- **GIVEN TASK**:
Reproduce exactly the lines from the one containing "Write part 2 of the three.js" through the one containing "for member in", both included, and nothing else.

- **DATA PROVIDED**:
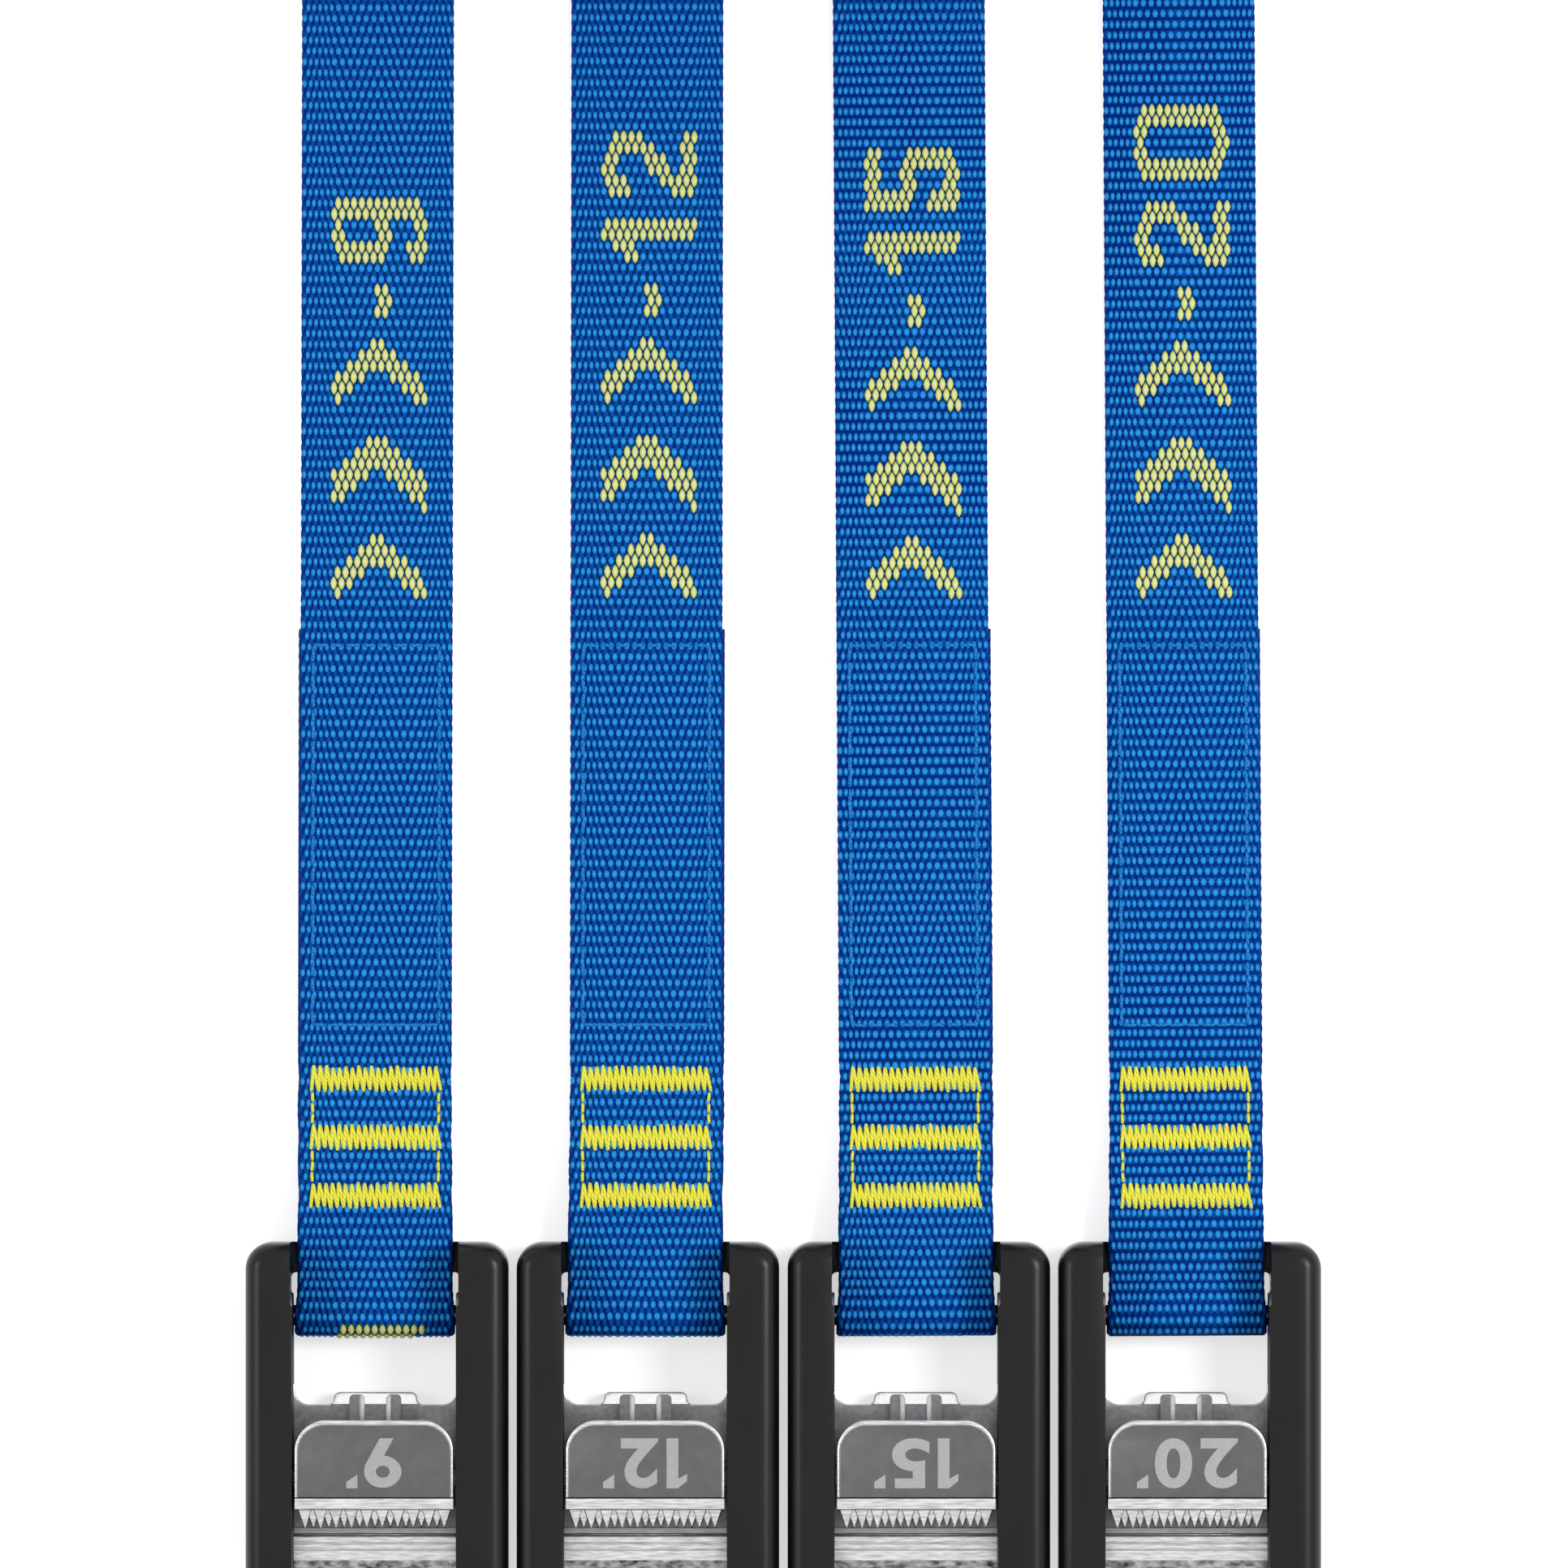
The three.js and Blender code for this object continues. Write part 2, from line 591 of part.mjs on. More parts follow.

...

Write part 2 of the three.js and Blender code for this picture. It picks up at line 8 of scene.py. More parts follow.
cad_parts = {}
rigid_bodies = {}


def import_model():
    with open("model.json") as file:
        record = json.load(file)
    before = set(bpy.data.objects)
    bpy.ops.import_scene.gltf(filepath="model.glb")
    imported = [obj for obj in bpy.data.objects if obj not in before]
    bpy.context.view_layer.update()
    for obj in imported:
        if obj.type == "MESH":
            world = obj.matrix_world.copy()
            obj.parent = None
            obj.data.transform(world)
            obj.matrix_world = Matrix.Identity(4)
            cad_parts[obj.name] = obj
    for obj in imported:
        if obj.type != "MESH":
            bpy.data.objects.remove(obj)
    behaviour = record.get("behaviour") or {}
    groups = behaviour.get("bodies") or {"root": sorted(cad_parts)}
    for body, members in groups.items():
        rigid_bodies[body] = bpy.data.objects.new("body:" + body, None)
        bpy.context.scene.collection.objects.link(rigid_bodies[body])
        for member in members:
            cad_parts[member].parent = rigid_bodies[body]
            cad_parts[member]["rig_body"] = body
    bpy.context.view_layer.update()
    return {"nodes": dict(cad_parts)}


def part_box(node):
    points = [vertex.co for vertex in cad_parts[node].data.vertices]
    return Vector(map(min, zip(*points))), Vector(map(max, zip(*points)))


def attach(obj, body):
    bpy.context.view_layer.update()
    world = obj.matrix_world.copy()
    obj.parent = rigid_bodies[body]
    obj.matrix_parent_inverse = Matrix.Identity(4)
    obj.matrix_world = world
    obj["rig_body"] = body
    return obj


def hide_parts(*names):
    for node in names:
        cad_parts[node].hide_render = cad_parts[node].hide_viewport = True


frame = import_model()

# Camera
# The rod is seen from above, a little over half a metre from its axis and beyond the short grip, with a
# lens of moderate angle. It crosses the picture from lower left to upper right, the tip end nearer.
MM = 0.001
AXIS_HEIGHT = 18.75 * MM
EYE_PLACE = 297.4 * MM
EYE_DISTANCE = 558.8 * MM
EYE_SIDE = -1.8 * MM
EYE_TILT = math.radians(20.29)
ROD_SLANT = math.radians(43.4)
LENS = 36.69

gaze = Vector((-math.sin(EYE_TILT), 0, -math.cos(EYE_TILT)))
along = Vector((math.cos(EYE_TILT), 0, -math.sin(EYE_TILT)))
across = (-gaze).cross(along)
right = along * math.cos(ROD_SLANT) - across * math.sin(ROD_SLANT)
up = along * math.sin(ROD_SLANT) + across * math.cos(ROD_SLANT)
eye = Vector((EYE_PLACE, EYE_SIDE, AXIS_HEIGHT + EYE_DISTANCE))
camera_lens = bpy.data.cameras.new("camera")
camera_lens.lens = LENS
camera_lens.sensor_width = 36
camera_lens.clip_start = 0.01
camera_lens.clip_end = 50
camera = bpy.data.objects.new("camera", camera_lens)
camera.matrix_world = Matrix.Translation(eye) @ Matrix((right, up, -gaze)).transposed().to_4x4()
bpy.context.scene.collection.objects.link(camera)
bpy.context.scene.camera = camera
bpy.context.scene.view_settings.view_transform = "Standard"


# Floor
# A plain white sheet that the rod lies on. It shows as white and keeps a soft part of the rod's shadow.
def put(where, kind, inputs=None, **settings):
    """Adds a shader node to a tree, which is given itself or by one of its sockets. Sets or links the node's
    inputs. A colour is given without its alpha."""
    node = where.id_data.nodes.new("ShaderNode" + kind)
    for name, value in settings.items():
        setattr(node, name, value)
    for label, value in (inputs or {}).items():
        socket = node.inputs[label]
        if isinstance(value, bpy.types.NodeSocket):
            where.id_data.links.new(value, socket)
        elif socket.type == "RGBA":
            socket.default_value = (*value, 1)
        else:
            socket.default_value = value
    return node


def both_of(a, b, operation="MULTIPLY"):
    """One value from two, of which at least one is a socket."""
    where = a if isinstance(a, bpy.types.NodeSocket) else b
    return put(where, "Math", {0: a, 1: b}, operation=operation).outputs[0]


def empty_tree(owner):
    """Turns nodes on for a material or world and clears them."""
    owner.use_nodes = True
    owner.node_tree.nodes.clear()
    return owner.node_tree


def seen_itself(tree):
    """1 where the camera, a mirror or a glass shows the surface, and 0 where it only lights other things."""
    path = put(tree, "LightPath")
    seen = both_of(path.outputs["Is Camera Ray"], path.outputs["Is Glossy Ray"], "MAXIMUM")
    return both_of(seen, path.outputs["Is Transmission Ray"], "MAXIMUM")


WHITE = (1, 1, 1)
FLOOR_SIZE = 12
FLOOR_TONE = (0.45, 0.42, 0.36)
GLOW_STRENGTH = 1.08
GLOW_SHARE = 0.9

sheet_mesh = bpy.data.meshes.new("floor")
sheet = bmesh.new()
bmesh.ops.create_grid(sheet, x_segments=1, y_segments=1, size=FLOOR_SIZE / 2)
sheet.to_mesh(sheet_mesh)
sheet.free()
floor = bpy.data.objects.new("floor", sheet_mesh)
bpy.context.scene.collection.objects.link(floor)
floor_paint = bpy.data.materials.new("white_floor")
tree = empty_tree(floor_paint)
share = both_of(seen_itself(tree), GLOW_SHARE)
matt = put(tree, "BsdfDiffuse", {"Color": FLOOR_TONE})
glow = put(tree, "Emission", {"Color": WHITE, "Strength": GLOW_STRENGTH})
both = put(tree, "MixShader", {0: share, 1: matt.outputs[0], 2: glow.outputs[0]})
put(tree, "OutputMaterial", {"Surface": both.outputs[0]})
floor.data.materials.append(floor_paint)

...

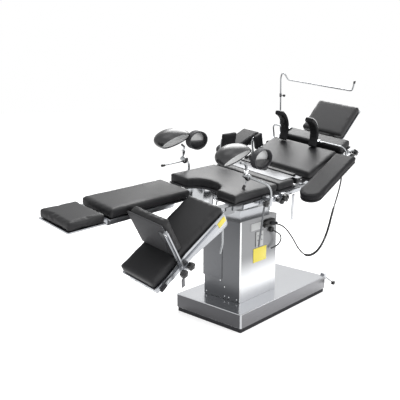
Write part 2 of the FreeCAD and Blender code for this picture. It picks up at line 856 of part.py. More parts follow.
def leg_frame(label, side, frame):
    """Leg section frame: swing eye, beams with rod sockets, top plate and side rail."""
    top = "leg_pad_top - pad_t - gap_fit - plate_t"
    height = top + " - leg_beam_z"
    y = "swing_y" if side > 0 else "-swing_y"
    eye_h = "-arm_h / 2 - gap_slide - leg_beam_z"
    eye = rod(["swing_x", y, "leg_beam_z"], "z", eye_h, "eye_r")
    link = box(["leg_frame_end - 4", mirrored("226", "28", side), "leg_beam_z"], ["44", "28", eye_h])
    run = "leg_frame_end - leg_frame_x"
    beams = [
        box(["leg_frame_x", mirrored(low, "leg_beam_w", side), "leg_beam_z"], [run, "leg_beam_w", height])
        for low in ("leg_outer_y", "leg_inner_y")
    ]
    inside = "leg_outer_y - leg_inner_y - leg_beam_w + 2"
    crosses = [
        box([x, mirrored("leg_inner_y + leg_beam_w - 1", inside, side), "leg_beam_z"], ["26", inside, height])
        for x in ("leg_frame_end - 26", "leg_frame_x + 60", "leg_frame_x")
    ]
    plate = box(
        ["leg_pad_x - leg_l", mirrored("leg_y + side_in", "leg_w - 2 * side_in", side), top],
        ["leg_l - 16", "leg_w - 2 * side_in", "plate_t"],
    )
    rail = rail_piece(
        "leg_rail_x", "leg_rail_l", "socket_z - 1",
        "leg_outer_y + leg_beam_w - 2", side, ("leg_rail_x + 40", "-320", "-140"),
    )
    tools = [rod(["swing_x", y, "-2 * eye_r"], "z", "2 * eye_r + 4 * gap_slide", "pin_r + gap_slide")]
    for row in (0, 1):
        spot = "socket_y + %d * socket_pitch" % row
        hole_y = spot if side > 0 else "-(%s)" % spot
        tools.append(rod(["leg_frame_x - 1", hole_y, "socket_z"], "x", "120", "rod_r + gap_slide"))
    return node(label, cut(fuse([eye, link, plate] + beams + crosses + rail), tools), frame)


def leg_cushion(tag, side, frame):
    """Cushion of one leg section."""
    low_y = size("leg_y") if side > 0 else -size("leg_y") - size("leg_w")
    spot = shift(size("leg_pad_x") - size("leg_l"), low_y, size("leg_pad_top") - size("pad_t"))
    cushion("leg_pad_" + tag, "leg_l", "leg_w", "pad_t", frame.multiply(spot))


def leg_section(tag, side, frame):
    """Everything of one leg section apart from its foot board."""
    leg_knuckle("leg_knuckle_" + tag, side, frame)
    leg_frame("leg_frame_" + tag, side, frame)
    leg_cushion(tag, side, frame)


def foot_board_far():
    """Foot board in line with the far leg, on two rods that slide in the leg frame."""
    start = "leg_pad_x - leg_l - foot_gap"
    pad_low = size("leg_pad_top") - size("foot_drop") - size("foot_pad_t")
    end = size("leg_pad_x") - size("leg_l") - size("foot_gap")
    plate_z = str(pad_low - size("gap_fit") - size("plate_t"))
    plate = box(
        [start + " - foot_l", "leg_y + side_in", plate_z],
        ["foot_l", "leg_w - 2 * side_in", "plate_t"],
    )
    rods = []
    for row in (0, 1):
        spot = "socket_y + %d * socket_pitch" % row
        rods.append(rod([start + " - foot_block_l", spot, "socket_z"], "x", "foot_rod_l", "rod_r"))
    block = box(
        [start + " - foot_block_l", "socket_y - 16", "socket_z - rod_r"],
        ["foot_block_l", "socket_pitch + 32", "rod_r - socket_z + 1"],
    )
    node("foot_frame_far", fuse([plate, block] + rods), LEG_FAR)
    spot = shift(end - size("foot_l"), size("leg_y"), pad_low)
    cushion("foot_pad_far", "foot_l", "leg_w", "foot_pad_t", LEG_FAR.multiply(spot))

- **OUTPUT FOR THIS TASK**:
Write part 2 of the three.js and Blender code for this picture. It picks up at line 8 of scene.py. More parts follow.
cad_parts = {}
rigid_bodies = {}


def import_model():
    with open("model.json") as file:
        record = json.load(file)
    before = set(bpy.data.objects)
    bpy.ops.import_scene.gltf(filepath="model.glb")
    imported = [obj for obj in bpy.data.objects if obj not in before]
    bpy.context.view_layer.update()
    for obj in imported:
        if obj.type == "MESH":
            world = obj.matrix_world.copy()
            obj.parent = None
            obj.data.transform(world)
            obj.matrix_world = Matrix.Identity(4)
            cad_parts[obj.name] = obj
    for obj in imported:
        if obj.type != "MESH":
            bpy.data.objects.remove(obj)
    behaviour = record.get("behaviour") or {}
    groups = behaviour.get("bodies") or {"root": sorted(cad_parts)}
    for body, members in groups.items():
        rigid_bodies[body] = bpy.data.objects.new("body:" + body, None)
        bpy.context.scene.collection.objects.link(rigid_bodies[body])
        for member in members:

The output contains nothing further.